---------- Information shown
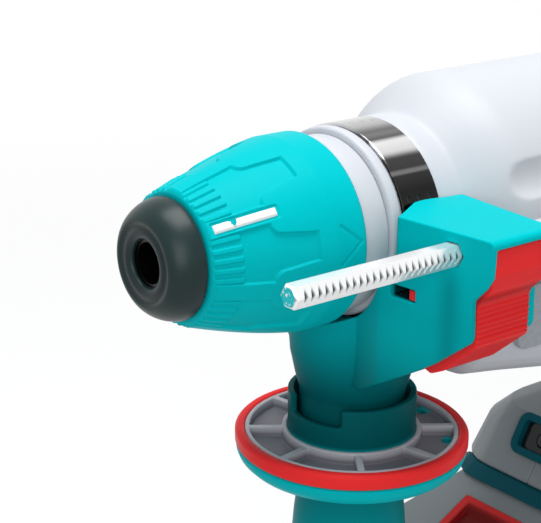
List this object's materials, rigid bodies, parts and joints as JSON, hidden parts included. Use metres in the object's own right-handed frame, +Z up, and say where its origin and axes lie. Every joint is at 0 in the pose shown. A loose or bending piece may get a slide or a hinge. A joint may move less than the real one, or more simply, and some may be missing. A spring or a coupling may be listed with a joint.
{
  "type": "cordless rotary hammer",
  "caption": "Cordless rotary hammer with a bit-locking sleeve, a clamped side handle with guard flange, a depth rod, a rear loop handle and a slide-in battery.",
  "frame": {"origin": "centre of the tool bore in the plane of the steel tool holder's front face", "axes": "+X forward along the spindle, out of the bore; +Z up; +Y to the side that carries the depth rod"},
  "size_m": [0.3223, 0.0973, 0.1951],
  "materials": {
    "pale_shell": "satin",
    "grey_shell": "satin",
    "teal_plastic": "satin",
    "dark_teal": "satin",
    "red_plastic": "satin",
    "dark_plastic": "satin",
    "flange_grey": "satin",
    "white_mark": "gloss",
    "soft_black": "satin",
    "soft_grey": "matt",
    "lens": "gloss",
    "board": "gloss",
    "cell_wrap": "satin",
    "chrome_band": "polished",
    "rod_metal": "polished",
    "tool_steel": "machined",
    "bearing_steel": "polished",
    "spring_steel": "drawn",
    "screw_steel": "blackened",
    "motor_iron": "laminated",
    "cast_aluminium": "cast"
  },
  "bodies": {
    "machine": {"gear_housing": "pale_shell", "nose_ring": "pale_shell", "sleeve_guide": "pale_shell", "oil_seal": "soft_black", "main_bearing": "bearing_steel", "lay_front_bearing": "bearing_steel", "bearing_plate": "cast_aluminium", "lay_rear_bearing": "bearing_steel", "motor_front_bearing": "bearing_steel", "motor_rear_bearing": "bearing_steel", "motor_stator": "motor_iron", "body_shell_left": "pale_shell", "body_shell_right": "pale_shell", "base_shell_left": "grey_shell", "base_shell_right": "grey_shell", "handle_grip": "soft_black", "side_pads": "soft_grey", "base_bumper": "soft_black", "light_bezel": "teal_plastic", "light_lens": "lens", "switch_body": "dark_plastic", "control_board": "board", "terminal_block": "dark_plastic", "case_screws": "screw_steel", "base_trim": "dark_teal"},
    "spindle": {"tool_holder": "tool_steel", "dust_cap": "soft_black", "locking_balls": "bearing_steel", "hammer_cylinder": "tool_steel", "cylinder_gear": "tool_steel", "sleeve_spring": "spring_steel"},
    "sleeve": {"locking_sleeve": "teal_plastic", "lock_ring": "tool_steel", "sleeve_mark": "white_mark"},
    "impact_bolt": {"impact_bolt": "tool_steel"},
    "striker": {"striker": "tool_steel"},
    "piston": {"piston": "cast_aluminium"},
    "piston_pin": {"piston_pin": "tool_steel"},
    "wobble_ring": {"wobble_ring": "tool_steel"},
    "layshaft": {"layshaft": "tool_steel", "driven_gear": "tool_steel"},
    "motor": {"motor_rotor": "motor_iron", "cooling_fan": "dark_plastic"},
    "mode_knob": {"mode_knob": "dark_plastic"},
    "trigger": {"trigger": "red_plastic"},
    "direction_lever": {"direction_lever": "dark_plastic"},
    "battery": {"battery_case": "grey_shell", "battery_base": "dark_plastic", "battery_cells": "cell_wrap"},
    "release_button": {"release_button": "red_plastic"},
    "side_handle": {"clamp_band": "chrome_band", "clamp_block": "teal_plastic", "depth_spring": "spring_steel"},
    "depth_rod": {"depth_rod": "rod_metal"},
    "depth_button": {"depth_button": "red_plastic"},
    "clamp_bolt": {"clamp_bolt": "screw_steel"},
    "grip": {"guard_flange": "flange_grey", "guard_ring": "red_plastic", "side_grip": "teal_plastic", "grip_nut": "screw_steel"}
  },
  "joints": [
    {"name": "spindle_turn", "type": "hinge", "parent": "machine", "child": "spindle", "pos_m": [0, 0, 0], "axis": [1, 0, 0], "continuous": true},
    {"name": "sleeve_pull", "type": "slide", "parent": "spindle", "child": "sleeve", "axis": [-1, 0, 0], "range_m": [0, 0.0075], "stiffness_N_per_m": 900, "springref_m": -0.004, "deforming": ["sleeve_spring"]},
    {"name": "impact_bolt_slide", "type": "slide", "parent": "spindle", "child": "impact_bolt", "axis": [1, 0, 0], "range_m": [-0.0028, 0.0009]},
    {"name": "striker_slide", "type": "slide", "parent": "machine", "child": "striker", "axis": [1, 0, 0], "range_m": [-0.003, 0.006]},
    {"name": "wobble_rock", "type": "hinge", "parent": "machine", "child": "wobble_ring", "pos_m": [-0.1396, 0, -0.03], "axis": [0, 1, 0], "range_deg": [-13.4, 13.4]},
    {"name": "piston_stroke", "type": "slide", "parent": "machine", "child": "piston", "axis": [1, 0, 0], "range_m": [-0.00702, 0.00702]},
    {"name": "pin_turn", "type": "hinge", "parent": "piston", "child": "piston_pin", "pos_m": [-0.1396, 0, 0], "axis": [0, 1, 0], "range_deg": [-13.5, 13.5]},
    {"name": "layshaft_turn", "type": "hinge", "parent": "machine", "child": "layshaft", "pos_m": [0, 0, -0.03], "axis": [1, 0, 0], "continuous": true},
    {"name": "motor_turn", "type": "hinge", "parent": "machine", "child": "motor", "pos_m": [0, 0, -0.008], "axis": [1, 0, 0], "continuous": true},
    {"name": "mode_turn", "type": "hinge", "parent": "machine", "child": "mode_knob", "pos_m": [-0.1311, -0.034, 0], "axis": [0, -1, 0], "range_deg": [-90, 90]},
    {"name": "trigger_pull", "type": "slide", "parent": "machine", "child": "trigger", "axis": [-1, 0, 0], "range_m": [0, 0.006], "stiffness_N_per_m": 700, "springref_m": -0.003},
    {"name": "direction_push", "type": "slide", "parent": "machine", "child": "direction_lever", "axis": [0, 1, 0], "range_m": [-0.003, 0.003]},
    {"name": "battery_slide", "type": "slide", "parent": "machine", "child": "battery", "axis": [1, 0, 0], "range_m": [0, 0.015]},
    {"name": "release_press", "type": "slide", "parent": "battery", "child": "release_button", "axis": [0, 0, -1], "range_m": [0, 0.003], "stiffness_N_per_m": 800, "springref_m": -0.002},
    {"name": "side_handle_turn", "type": "hinge", "parent": "machine", "child": "side_handle", "pos_m": [-0.06355, 0, 0], "axis": [1, 0, 0], "range_deg": [-20, 150]},
    {"name": "depth_slide", "type": "slide", "parent": "side_handle", "child": "depth_rod", "axis": [1, 0, 0], "range_m": [-0.045, 0.085]},
    {"name": "depth_press", "type": "slide", "parent": "side_handle", "child": "depth_button", "axis": [0, -1, 0], "range_m": [0, 0.0045], "stiffness_N_per_m": 500, "springref_m": -0.002, "deforming": ["depth_spring"]},
    {"name": "grip_twist", "type": "hinge", "parent": "side_handle", "child": "grip", "pos_m": [-0.06355, 0, -0.1], "axis": [0, 0, 1], "range_deg": [-180, 180]},
    {"name": "bolt_draw", "type": "slide", "parent": "side_handle", "child": "clamp_bolt", "axis": [0, 0, -1], "range_m": [-0.00064, 0.00064]}
  ],
  "couplings": [
    {"joint": "layshaft_turn", "follows": "spindle_turn", "ratio": -3},
    {"joint": "motor_turn", "follows": "spindle_turn", "ratio": 11.667},
    {"joint": "wobble_rock", "follows": "piston_stroke", "rad_per_m": 33.333},
    {"joint": "pin_turn", "follows": "piston_stroke", "rad_per_m": 33.333},
    {"joint": "bolt_draw", "follows": "grip_twist", "m_per_rad": 0.00019894}
  ]
}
--------------------
## Problem statement
Output all of the material exactly as written.

## Answer in full
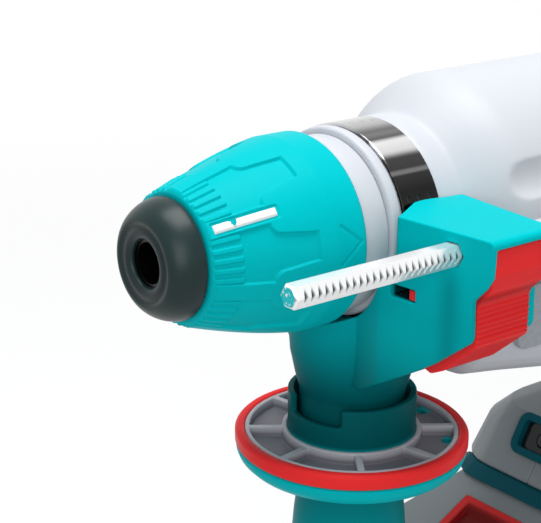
List this object's materials, rigid bodies, parts and joints as JSON, hidden parts included. Use metres in the object's own right-handed frame, +Z up, and say where its origin and axes lie. Every joint is at 0 in the pose shown. A loose or bending piece may get a slide or a hinge. A joint may move less than the real one, or more simply, and some may be missing. A spring or a coupling may be listed with a joint.
{
  "type": "cordless rotary hammer",
  "caption": "Cordless rotary hammer with a bit-locking sleeve, a clamped side handle with guard flange, a depth rod, a rear loop handle and a slide-in battery.",
  "frame": {"origin": "centre of the tool bore in the plane of the steel tool holder's front face", "axes": "+X forward along the spindle, out of the bore; +Z up; +Y to the side that carries the depth rod"},
  "size_m": [0.3223, 0.0973, 0.1951],
  "materials": {
    "pale_shell": "satin",
    "grey_shell": "satin",
    "teal_plastic": "satin",
    "dark_teal": "satin",
    "red_plastic": "satin",
    "dark_plastic": "satin",
    "flange_grey": "satin",
    "white_mark": "gloss",
    "soft_black": "satin",
    "soft_grey": "matt",
    "lens": "gloss",
    "board": "gloss",
    "cell_wrap": "satin",
    "chrome_band": "polished",
    "rod_metal": "polished",
    "tool_steel": "machined",
    "bearing_steel": "polished",
    "spring_steel": "drawn",
    "screw_steel": "blackened",
    "motor_iron": "laminated",
    "cast_aluminium": "cast"
  },
  "bodies": {
    "machine": {"gear_housing": "pale_shell", "nose_ring": "pale_shell", "sleeve_guide": "pale_shell", "oil_seal": "soft_black", "main_bearing": "bearing_steel", "lay_front_bearing": "bearing_steel", "bearing_plate": "cast_aluminium", "lay_rear_bearing": "bearing_steel", "motor_front_bearing": "bearing_steel", "motor_rear_bearing": "bearing_steel", "motor_stator": "motor_iron", "body_shell_left": "pale_shell", "body_shell_right": "pale_shell", "base_shell_left": "grey_shell", "base_shell_right": "grey_shell", "handle_grip": "soft_black", "side_pads": "soft_grey", "base_bumper": "soft_black", "light_bezel": "teal_plastic", "light_lens": "lens", "switch_body": "dark_plastic", "control_board": "board", "terminal_block": "dark_plastic", "case_screws": "screw_steel", "base_trim": "dark_teal"},
    "spindle": {"tool_holder": "tool_steel", "dust_cap": "soft_black", "locking_balls": "bearing_steel", "hammer_cylinder": "tool_steel", "cylinder_gear": "tool_steel", "sleeve_spring": "spring_steel"},
    "sleeve": {"locking_sleeve": "teal_plastic", "lock_ring": "tool_steel", "sleeve_mark": "white_mark"},
    "impact_bolt": {"impact_bolt": "tool_steel"},
    "striker": {"striker": "tool_steel"},
    "piston": {"piston": "cast_aluminium"},
    "piston_pin": {"piston_pin": "tool_steel"},
    "wobble_ring": {"wobble_ring": "tool_steel"},
    "layshaft": {"layshaft": "tool_steel", "driven_gear": "tool_steel"},
    "motor": {"motor_rotor": "motor_iron", "cooling_fan": "dark_plastic"},
    "mode_knob": {"mode_knob": "dark_plastic"},
    "trigger": {"trigger": "red_plastic"},
    "direction_lever": {"direction_lever": "dark_plastic"},
    "battery": {"battery_case": "grey_shell", "battery_base": "dark_plastic", "battery_cells": "cell_wrap"},
    "release_button": {"release_button": "red_plastic"},
    "side_handle": {"clamp_band": "chrome_band", "clamp_block": "teal_plastic", "depth_spring": "spring_steel"},
    "depth_rod": {"depth_rod": "rod_metal"},
    "depth_button": {"depth_button": "red_plastic"},
    "clamp_bolt": {"clamp_bolt": "screw_steel"},
    "grip": {"guard_flange": "flange_grey", "guard_ring": "red_plastic", "side_grip": "teal_plastic", "grip_nut": "screw_steel"}
  },
  "joints": [
    {"name": "spindle_turn", "type": "hinge", "parent": "machine", "child": "spindle", "pos_m": [0, 0, 0], "axis": [1, 0, 0], "continuous": true},
    {"name": "sleeve_pull", "type": "slide", "parent": "spindle", "child": "sleeve", "axis": [-1, 0, 0], "range_m": [0, 0.0075], "stiffness_N_per_m": 900, "springref_m": -0.004, "deforming": ["sleeve_spring"]},
    {"name": "impact_bolt_slide", "type": "slide", "parent": "spindle", "child": "impact_bolt", "axis": [1, 0, 0], "range_m": [-0.0028, 0.0009]},
    {"name": "striker_slide", "type": "slide", "parent": "machine", "child": "striker", "axis": [1, 0, 0], "range_m": [-0.003, 0.006]},
    {"name": "wobble_rock", "type": "hinge", "parent": "machine", "child": "wobble_ring", "pos_m": [-0.1396, 0, -0.03], "axis": [0, 1, 0], "range_deg": [-13.4, 13.4]},
    {"name": "piston_stroke", "type": "slide", "parent": "machine", "child": "piston", "axis": [1, 0, 0], "range_m": [-0.00702, 0.00702]},
    {"name": "pin_turn", "type": "hinge", "parent": "piston", "child": "piston_pin", "pos_m": [-0.1396, 0, 0], "axis": [0, 1, 0], "range_deg": [-13.5, 13.5]},
    {"name": "layshaft_turn", "type": "hinge", "parent": "machine", "child": "layshaft", "pos_m": [0, 0, -0.03], "axis": [1, 0, 0], "continuous": true},
    {"name": "motor_turn", "type": "hinge", "parent": "machine", "child": "motor", "pos_m": [0, 0, -0.008], "axis": [1, 0, 0], "continuous": true},
    {"name": "mode_turn", "type": "hinge", "parent": "machine", "child": "mode_knob", "pos_m": [-0.1311, -0.034, 0], "axis": [0, -1, 0], "range_deg": [-90, 90]},
    {"name": "trigger_pull", "type": "slide", "parent": "machine", "child": "trigger", "axis": [-1, 0, 0], "range_m": [0, 0.006], "stiffness_N_per_m": 700, "springref_m": -0.003},
    {"name": "direction_push", "type": "slide", "parent": "machine", "child": "direction_lever", "axis": [0, 1, 0], "range_m": [-0.003, 0.003]},
    {"name": "battery_slide", "type": "slide", "parent": "machine", "child": "battery", "axis": [1, 0, 0], "range_m": [0, 0.015]},
    {"name": "release_press", "type": "slide", "parent": "battery", "child": "release_button", "axis": [0, 0, -1], "range_m": [0, 0.003], "stiffness_N_per_m": 800, "springref_m": -0.002},
    {"name": "side_handle_turn", "type": "hinge", "parent": "machine", "child": "side_handle", "pos_m": [-0.06355, 0, 0], "axis": [1, 0, 0], "range_deg": [-20, 150]},
    {"name": "depth_slide", "type": "slide", "parent": "side_handle", "child": "depth_rod", "axis": [1, 0, 0], "range_m": [-0.045, 0.085]},
    {"name": "depth_press", "type": "slide", "parent": "side_handle", "child": "depth_button", "axis": [0, -1, 0], "range_m": [0, 0.0045], "stiffness_N_per_m": 500, "springref_m": -0.002, "deforming": ["depth_spring"]},
    {"name": "grip_twist", "type": "hinge", "parent": "side_handle", "child": "grip", "pos_m": [-0.06355, 0, -0.1], "axis": [0, 0, 1], "range_deg": [-180, 180]},
    {"name": "bolt_draw", "type": "slide", "parent": "side_handle", "child": "clamp_bolt", "axis": [0, 0, -1], "range_m": [-0.00064, 0.00064]}
  ],
  "couplings": [
    {"joint": "layshaft_turn", "follows": "spindle_turn", "ratio": -3},
    {"joint": "motor_turn", "follows": "spindle_turn", "ratio": 11.667},
    {"joint": "wobble_rock", "follows": "piston_stroke", "rad_per_m": 33.333},
    {"joint": "pin_turn", "follows": "piston_stroke", "rad_per_m": 33.333},
    {"joint": "bolt_draw", "follows": "grip_twist", "m_per_rad": 0.00019894}
  ]
}